**What is expected**: Reproduce each line exactly. Skip none.

═══ Supplied material

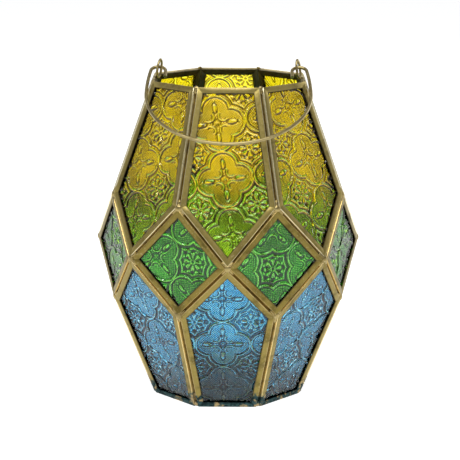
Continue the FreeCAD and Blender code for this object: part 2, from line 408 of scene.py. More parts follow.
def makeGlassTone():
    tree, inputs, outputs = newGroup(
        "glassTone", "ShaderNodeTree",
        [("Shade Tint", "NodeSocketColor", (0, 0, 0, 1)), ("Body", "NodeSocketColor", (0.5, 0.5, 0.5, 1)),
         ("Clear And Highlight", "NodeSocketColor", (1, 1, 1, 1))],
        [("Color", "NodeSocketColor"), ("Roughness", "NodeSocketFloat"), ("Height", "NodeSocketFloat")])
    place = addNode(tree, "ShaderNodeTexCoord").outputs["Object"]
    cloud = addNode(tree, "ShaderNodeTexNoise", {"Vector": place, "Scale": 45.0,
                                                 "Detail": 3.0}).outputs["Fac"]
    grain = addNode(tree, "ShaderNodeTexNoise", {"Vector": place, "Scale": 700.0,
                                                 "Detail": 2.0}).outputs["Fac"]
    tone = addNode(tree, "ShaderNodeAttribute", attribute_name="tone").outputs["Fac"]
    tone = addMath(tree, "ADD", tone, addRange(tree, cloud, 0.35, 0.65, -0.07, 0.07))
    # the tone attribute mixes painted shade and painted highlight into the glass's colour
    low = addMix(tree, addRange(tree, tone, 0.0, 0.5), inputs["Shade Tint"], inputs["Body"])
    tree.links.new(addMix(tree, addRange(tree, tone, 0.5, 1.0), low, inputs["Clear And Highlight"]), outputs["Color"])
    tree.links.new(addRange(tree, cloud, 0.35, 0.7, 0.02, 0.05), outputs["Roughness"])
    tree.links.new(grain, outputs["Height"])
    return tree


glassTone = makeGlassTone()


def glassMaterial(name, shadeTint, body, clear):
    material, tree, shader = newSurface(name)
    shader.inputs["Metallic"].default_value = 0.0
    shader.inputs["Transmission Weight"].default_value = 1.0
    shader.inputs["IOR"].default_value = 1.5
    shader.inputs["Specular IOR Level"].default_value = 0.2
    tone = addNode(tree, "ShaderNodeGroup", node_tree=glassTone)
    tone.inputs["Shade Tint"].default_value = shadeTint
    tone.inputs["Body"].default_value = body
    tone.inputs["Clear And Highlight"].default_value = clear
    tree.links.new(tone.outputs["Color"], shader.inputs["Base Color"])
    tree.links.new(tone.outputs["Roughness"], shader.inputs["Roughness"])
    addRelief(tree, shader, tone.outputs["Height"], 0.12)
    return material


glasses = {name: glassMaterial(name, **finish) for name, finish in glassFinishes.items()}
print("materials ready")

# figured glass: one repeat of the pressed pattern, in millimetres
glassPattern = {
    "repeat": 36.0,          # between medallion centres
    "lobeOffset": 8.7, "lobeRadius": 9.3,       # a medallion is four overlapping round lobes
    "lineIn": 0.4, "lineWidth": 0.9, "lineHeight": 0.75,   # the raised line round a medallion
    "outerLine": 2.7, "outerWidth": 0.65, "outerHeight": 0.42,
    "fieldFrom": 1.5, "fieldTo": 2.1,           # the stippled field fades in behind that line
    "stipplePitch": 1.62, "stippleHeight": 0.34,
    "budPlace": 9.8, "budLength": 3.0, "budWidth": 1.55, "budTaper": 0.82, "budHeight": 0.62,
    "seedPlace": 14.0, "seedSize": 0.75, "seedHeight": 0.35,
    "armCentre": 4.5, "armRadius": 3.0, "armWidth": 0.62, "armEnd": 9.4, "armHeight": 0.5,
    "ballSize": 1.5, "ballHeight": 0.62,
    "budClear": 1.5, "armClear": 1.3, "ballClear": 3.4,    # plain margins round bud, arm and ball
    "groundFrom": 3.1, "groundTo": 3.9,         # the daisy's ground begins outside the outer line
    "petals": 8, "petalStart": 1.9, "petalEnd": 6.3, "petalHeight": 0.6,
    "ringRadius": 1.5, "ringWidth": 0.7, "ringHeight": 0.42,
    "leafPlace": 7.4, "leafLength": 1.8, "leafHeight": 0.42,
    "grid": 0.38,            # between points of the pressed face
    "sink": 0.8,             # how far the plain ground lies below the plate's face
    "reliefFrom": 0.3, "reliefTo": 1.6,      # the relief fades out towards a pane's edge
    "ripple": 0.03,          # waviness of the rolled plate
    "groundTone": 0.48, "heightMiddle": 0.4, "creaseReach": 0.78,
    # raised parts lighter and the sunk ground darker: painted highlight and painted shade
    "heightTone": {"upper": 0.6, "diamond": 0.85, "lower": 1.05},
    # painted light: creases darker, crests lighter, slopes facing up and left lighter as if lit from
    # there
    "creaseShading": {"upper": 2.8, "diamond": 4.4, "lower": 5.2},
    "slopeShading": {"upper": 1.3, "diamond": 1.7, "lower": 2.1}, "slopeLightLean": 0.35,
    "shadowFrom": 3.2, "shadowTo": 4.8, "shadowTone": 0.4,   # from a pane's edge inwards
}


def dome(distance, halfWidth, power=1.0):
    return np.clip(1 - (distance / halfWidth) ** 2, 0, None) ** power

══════

**Result below**:
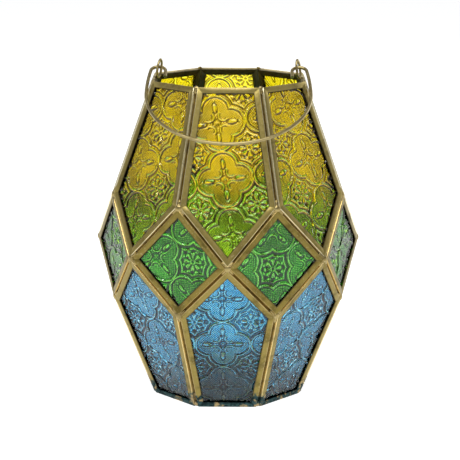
Continue the FreeCAD and Blender code for this object: part 2, from line 408 of scene.py. More parts follow.
def makeGlassTone():
    tree, inputs, outputs = newGroup(
        "glassTone", "ShaderNodeTree",
        [("Shade Tint", "NodeSocketColor", (0, 0, 0, 1)), ("Body", "NodeSocketColor", (0.5, 0.5, 0.5, 1)),
         ("Clear And Highlight", "NodeSocketColor", (1, 1, 1, 1))],
        [("Color", "NodeSocketColor"), ("Roughness", "NodeSocketFloat"), ("Height", "NodeSocketFloat")])
    place = addNode(tree, "ShaderNodeTexCoord").outputs["Object"]
    cloud = addNode(tree, "ShaderNodeTexNoise", {"Vector": place, "Scale": 45.0,
                                                 "Detail": 3.0}).outputs["Fac"]
    grain = addNode(tree, "ShaderNodeTexNoise", {"Vector": place, "Scale": 700.0,
                                                 "Detail": 2.0}).outputs["Fac"]
    tone = addNode(tree, "ShaderNodeAttribute", attribute_name="tone").outputs["Fac"]
    tone = addMath(tree, "ADD", tone, addRange(tree, cloud, 0.35, 0.65, -0.07, 0.07))
    # the tone attribute mixes painted shade and painted highlight into the glass's colour
    low = addMix(tree, addRange(tree, tone, 0.0, 0.5), inputs["Shade Tint"], inputs["Body"])
    tree.links.new(addMix(tree, addRange(tree, tone, 0.5, 1.0), low, inputs["Clear And Highlight"]), outputs["Color"])
    tree.links.new(addRange(tree, cloud, 0.35, 0.7, 0.02, 0.05), outputs["Roughness"])
    tree.links.new(grain, outputs["Height"])
    return tree


glassTone = makeGlassTone()


def glassMaterial(name, shadeTint, body, clear):
    material, tree, shader = newSurface(name)
    shader.inputs["Metallic"].default_value = 0.0
    shader.inputs["Transmission Weight"].default_value = 1.0
    shader.inputs["IOR"].default_value = 1.5
    shader.inputs["Specular IOR Level"].default_value = 0.2
    tone = addNode(tree, "ShaderNodeGroup", node_tree=glassTone)
    tone.inputs["Shade Tint"].default_value = shadeTint
    tone.inputs["Body"].default_value = body
    tone.inputs["Clear And Highlight"].default_value = clear
    tree.links.new(tone.outputs["Color"], shader.inputs["Base Color"])
    tree.links.new(tone.outputs["Roughness"], shader.inputs["Roughness"])
    addRelief(tree, shader, tone.outputs["Height"], 0.12)
    return material


glasses = {name: glassMaterial(name, **finish) for name, finish in glassFinishes.items()}
print("materials ready")

# figured glass: one repeat of the pressed pattern, in millimetres
glassPattern = {
    "repeat": 36.0,          # between medallion centres
    "lobeOffset": 8.7, "lobeRadius": 9.3,       # a medallion is four overlapping round lobes
    "lineIn": 0.4, "lineWidth": 0.9, "lineHeight": 0.75,   # the raised line round a medallion
    "outerLine": 2.7, "outerWidth": 0.65, "outerHeight": 0.42,
    "fieldFrom": 1.5, "fieldTo": 2.1,           # the stippled field fades in behind that line
    "stipplePitch": 1.62, "stippleHeight": 0.34,
    "budPlace": 9.8, "budLength": 3.0, "budWidth": 1.55, "budTaper": 0.82, "budHeight": 0.62,
    "seedPlace": 14.0, "seedSize": 0.75, "seedHeight": 0.35,
    "armCentre": 4.5, "armRadius": 3.0, "armWidth": 0.62, "armEnd": 9.4, "armHeight": 0.5,
    "ballSize": 1.5, "ballHeight": 0.62,
    "budClear": 1.5, "armClear": 1.3, "ballClear": 3.4,    # plain margins round bud, arm and ball
    "groundFrom": 3.1, "groundTo": 3.9,         # the daisy's ground begins outside the outer line
    "petals": 8, "petalStart": 1.9, "petalEnd": 6.3, "petalHeight": 0.6,
    "ringRadius": 1.5, "ringWidth": 0.7, "ringHeight": 0.42,
    "leafPlace": 7.4, "leafLength": 1.8, "leafHeight": 0.42,
    "grid": 0.38,            # between points of the pressed face
    "sink": 0.8,             # how far the plain ground lies below the plate's face
    "reliefFrom": 0.3, "reliefTo": 1.6,      # the relief fades out towards a pane's edge
    "ripple": 0.03,          # waviness of the rolled plate
    "groundTone": 0.48, "heightMiddle": 0.4, "creaseReach": 0.78,
    # raised parts lighter and the sunk ground darker: painted highlight and painted shade
    "heightTone": {"upper": 0.6, "diamond": 0.85, "lower": 1.05},
    # painted light: creases darker, crests lighter, slopes facing up and left lighter as if lit from
    # there
    "creaseShading": {"upper": 2.8, "diamond": 4.4, "lower": 5.2},
    "slopeShading": {"upper": 1.3, "diamond": 1.7, "lower": 2.1}, "slopeLightLean": 0.35,
    "shadowFrom": 3.2, "shadowTo": 4.8, "shadowTone": 0.4,   # from a pane's edge inwards
}


def dome(distance, halfWidth, power=1.0):
    return np.clip(1 - (distance / halfWidth) ** 2, 0, None) ** power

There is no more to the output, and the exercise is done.